▶ _GIVEN PROBLEM_: Scan the data below for the string "that". Show every line where it turns up.

▶ _RECORDED INFORMATION_:

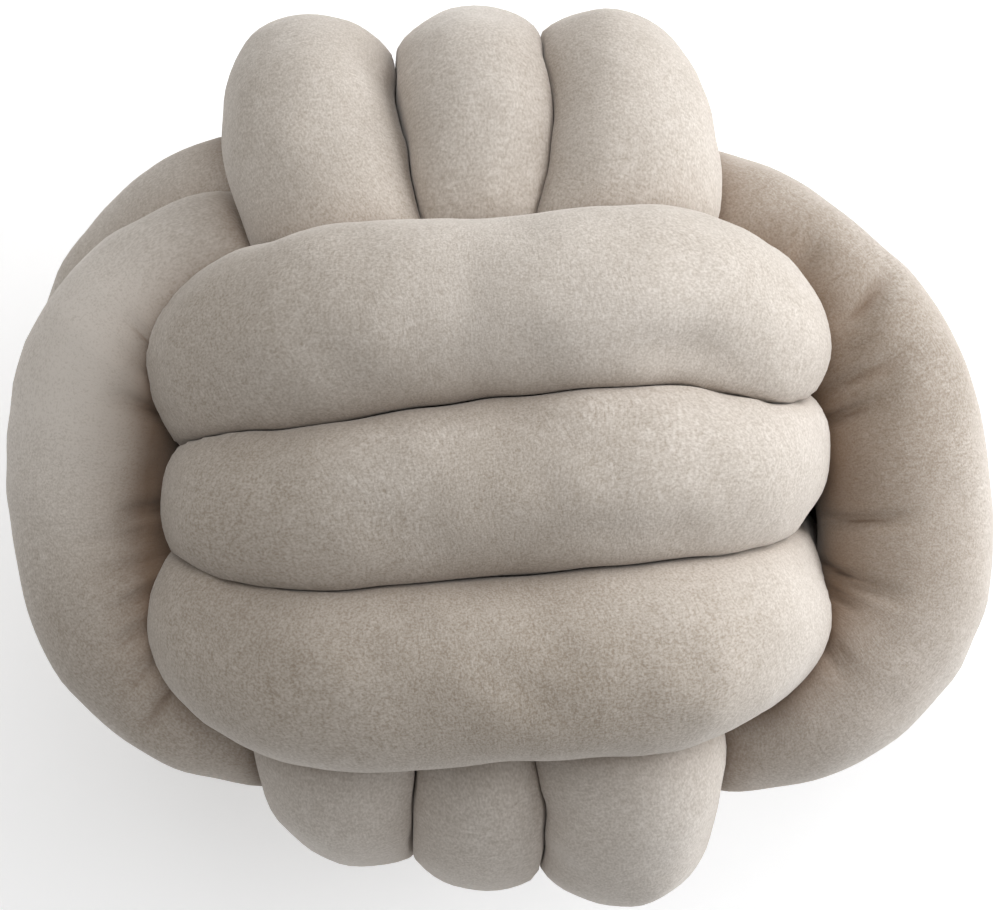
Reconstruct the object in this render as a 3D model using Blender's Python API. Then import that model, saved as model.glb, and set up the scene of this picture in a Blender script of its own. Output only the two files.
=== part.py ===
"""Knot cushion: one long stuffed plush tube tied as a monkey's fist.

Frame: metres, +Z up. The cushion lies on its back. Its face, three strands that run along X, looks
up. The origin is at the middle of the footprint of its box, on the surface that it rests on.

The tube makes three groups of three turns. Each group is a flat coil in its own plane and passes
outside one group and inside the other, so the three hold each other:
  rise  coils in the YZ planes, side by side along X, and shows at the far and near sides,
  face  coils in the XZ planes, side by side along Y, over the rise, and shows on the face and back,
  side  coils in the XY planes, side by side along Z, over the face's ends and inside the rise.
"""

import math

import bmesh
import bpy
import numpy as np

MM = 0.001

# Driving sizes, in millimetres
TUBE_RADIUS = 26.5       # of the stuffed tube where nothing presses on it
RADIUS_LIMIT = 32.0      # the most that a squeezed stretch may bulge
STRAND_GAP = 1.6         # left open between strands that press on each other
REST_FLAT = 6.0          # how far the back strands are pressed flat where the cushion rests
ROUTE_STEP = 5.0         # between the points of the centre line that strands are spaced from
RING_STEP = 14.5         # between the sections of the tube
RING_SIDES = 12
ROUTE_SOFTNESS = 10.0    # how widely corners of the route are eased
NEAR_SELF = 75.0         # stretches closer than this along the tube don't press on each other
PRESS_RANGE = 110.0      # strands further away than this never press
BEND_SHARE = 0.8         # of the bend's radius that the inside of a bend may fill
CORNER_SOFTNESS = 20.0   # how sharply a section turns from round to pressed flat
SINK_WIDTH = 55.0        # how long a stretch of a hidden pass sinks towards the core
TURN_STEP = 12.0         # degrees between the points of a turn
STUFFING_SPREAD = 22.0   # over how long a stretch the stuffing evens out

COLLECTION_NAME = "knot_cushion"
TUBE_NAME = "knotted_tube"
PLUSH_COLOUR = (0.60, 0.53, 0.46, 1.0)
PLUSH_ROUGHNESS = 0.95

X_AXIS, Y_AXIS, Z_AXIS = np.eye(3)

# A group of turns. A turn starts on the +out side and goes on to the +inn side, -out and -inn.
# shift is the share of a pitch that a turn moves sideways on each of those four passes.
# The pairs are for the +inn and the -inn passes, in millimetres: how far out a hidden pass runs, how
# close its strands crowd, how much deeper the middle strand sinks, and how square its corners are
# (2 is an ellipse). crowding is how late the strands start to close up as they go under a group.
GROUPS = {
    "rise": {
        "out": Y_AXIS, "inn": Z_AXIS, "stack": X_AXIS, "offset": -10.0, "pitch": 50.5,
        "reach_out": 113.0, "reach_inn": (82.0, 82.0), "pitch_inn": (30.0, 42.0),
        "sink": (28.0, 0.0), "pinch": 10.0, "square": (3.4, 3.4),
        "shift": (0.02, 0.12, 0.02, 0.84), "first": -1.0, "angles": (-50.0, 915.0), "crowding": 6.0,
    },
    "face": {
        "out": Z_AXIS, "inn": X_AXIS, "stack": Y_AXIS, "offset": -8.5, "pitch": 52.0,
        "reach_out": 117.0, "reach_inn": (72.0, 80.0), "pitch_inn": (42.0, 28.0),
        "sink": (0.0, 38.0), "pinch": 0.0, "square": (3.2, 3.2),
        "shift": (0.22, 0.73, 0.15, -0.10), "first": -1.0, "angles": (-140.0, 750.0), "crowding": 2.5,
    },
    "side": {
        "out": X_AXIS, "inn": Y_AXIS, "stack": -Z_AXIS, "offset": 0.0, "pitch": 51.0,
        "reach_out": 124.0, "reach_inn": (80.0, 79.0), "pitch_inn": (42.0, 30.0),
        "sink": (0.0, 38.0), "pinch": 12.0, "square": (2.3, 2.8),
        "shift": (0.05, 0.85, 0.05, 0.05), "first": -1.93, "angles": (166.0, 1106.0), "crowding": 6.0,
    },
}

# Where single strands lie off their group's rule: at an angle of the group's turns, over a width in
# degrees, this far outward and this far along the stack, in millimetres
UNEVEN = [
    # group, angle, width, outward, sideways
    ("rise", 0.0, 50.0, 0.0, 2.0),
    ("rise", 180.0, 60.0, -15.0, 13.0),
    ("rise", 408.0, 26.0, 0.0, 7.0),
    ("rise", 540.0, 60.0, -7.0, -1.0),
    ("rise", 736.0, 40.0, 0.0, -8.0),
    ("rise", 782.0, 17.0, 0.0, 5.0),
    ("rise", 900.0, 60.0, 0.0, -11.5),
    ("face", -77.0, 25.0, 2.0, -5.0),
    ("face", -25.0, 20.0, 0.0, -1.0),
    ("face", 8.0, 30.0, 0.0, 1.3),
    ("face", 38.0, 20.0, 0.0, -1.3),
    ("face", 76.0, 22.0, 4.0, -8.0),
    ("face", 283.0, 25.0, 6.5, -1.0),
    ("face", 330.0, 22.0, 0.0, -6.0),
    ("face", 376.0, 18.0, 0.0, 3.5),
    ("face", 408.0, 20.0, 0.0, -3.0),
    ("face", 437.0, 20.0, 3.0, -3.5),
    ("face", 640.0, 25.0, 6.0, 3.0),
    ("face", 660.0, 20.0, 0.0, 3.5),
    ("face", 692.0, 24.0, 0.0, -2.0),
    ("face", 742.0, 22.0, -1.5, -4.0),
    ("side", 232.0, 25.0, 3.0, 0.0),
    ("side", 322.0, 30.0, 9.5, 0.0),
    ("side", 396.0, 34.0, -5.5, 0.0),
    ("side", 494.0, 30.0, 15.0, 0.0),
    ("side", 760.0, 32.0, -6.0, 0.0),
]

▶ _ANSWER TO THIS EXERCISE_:
Reconstruct the object in this render as a 3D model using Blender's Python API. Then import that model, saved as model.glb, and set up the scene of this picture in a Blender script of its own. Output only the two files.
Frame: metres, +Z up. The cushion lies on its back. Its face, three strands that run along X, looks
up. The origin is at the middle of the footprint of its box, on the surface that it rests on.
RADIUS_LIMIT = 32.0      # the most that a squeezed stretch may bulge
STRAND_GAP = 1.6         # left open between strands that press on each other
ROUTE_STEP = 5.0         # between the points of the centre line that strands are spaced from
BEND_SHARE = 0.8         # of the bend's radius that the inside of a bend may fill
# shift is the share of a pitch that a turn moves sideways on each of those four passes.